Thankfully, since the Eiffel Tower does its sparkler game every hour on the hour, it’s pretty easy for people to know when it’s exactly 11:00PM.
Thousands upon thousands of sparklers – all across the city. With some 13,000 people participating there were groups everywhere from the Eiffel Tower to the Louvre (surrounding the little glass pyramid) to Notre Dame and I’m sure many other pre-planned places.
Because 13,000 people playing with fire wasn’t quite ballsy enough, someone provided about every other table with Chinese lanterns to send flaming into the sky.
As a general rule, I wouldn’t normally provide large groups of mostly well-wined people with the opportunity to send flaming balls of fire over heavily fabric situations. Don’t worry, only a few tablecloths caught fire.
All of the dots you see are lanterns floating impressively high:
Finally, post-fireball it turned into a large dance party. The rules were also quite strict on when you were allowed to leave (or rather, both allowed and supposed to):
This guy below from a table next door takes the cake for best dressed of the night:
At exactly 12:00AM the lights on the bridge shut off, a bit of a warning signal that it was time to pack up and head out. Given they don’t normally shut off then it was a well coordinated ‘time to leave’ message from the organizers and the city.
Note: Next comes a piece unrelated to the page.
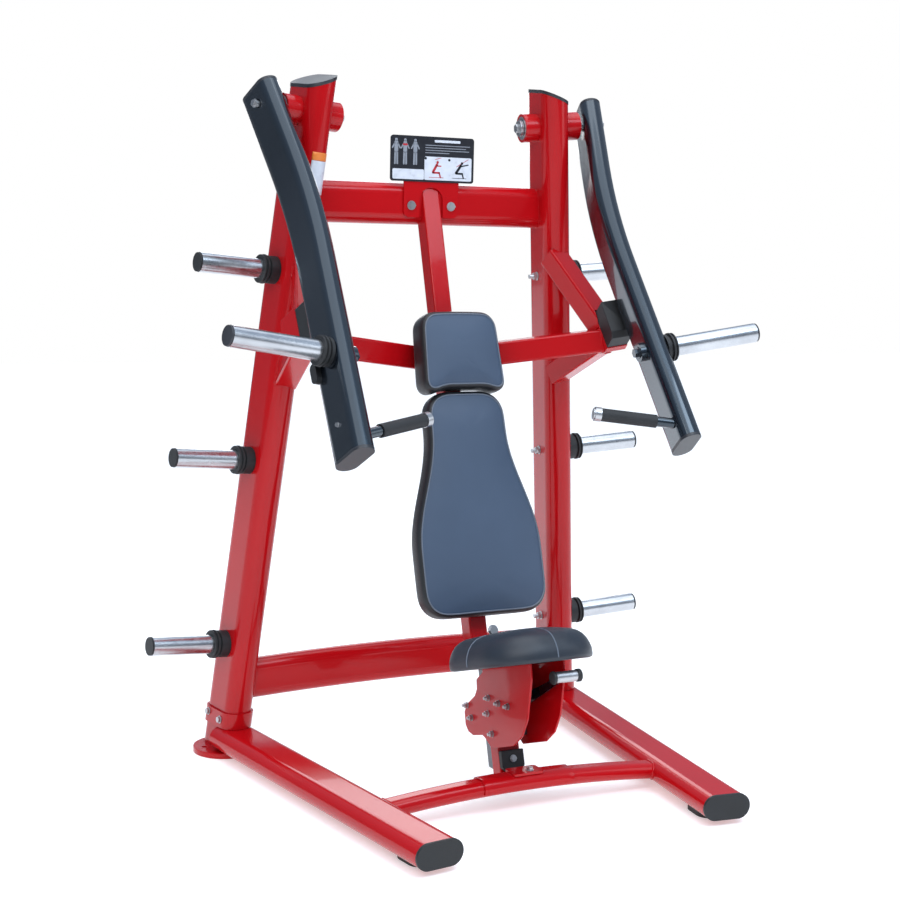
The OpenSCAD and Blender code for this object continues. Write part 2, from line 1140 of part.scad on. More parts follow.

Soon the streets around Paris would be packed with people dragging home their tables and empty wine bottles. As we got a cab home it was funny seeing numerous little mopeds with someone holding onto tables and chairs on the back.
With that – the night’s over and we’re set and ready to enjoy the weekend soon. And, we’re definitely looking forward to next year!
Thanks for reading, and have a good weekend!